MONDAY JUNE 26, 2006 – ALASKA FLIGHT 369, FIRST CLASS Compared to the last seat, last row, next to the engine on the way down to Sacramento, first class is pretty damn nice. No, I don’t have the money. No, I didn’t get an upgrade. It’s just that there are 11 of us on this MD80 and, believe it or not, five wanted to sit in the main cabin. First class comes with plush seats, warm nuts, and scotch.

I’m having a little bit of a problem with this though; today was 100 degree heat spent tromping through the dust of the construction site for the Pacific Ethanol facility under construction in Madera, California, followed by manure and feed at a dairy farm. I’m talking alternative energy while burning thousands of gallons of jet fuel to get home in an empty aircraft usually meant for 128 people and their luggage.

The connection between the construction and the dairy is the ethanol plant is essentially a brewery with a byproduct of distiller’s grain. That grain is good cattle feed but when it is wet it spoils in about a week.
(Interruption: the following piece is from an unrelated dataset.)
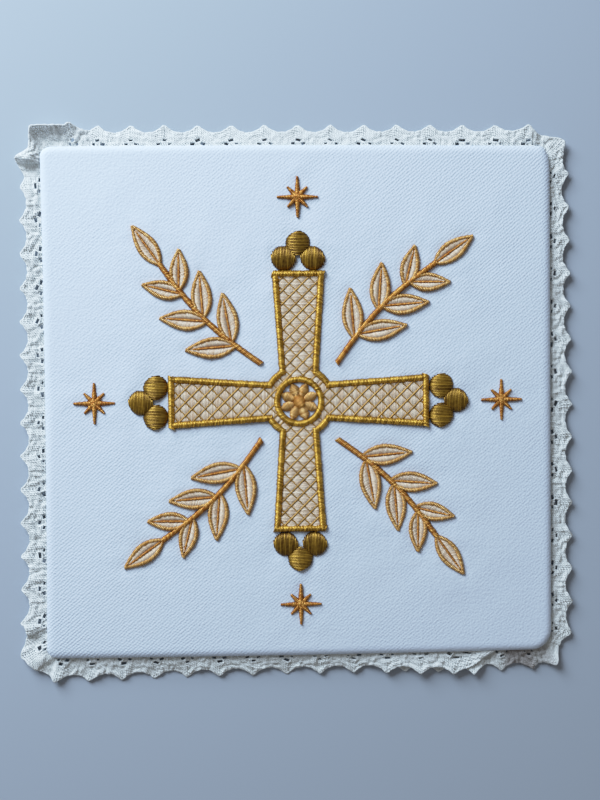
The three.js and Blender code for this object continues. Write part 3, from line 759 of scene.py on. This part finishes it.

Pacific Ethanol is building its plant in Madera for two reasons; there’s an ethanol market and there’s a grain market. The oppressively flat Central Valley has vineyards, orchards, and dairy farms. And sprawl. There is also one large cattle producer but they’re a little cagey about the media, seeing as their cattle are destined for slaughter.

Because of their location Pacific Ethanol won’t have to dry the grain, saving on energy, and with the cattle market and the nearby rail lines it seems like a well planned business.

But we’ll see. They’re expected to be online in the fourth quarter of this year but ethanol facilities are (comparatively) growing like wild fire and expected to produce a glut in the ethanol market. So says the New York Times.

Right now, all I can say is while sleeping out on the top of El Cap again would be nice, I’m looking forward to my own bed and some more tolerable temperatures. I hear it’s only in the mid 90’s back home.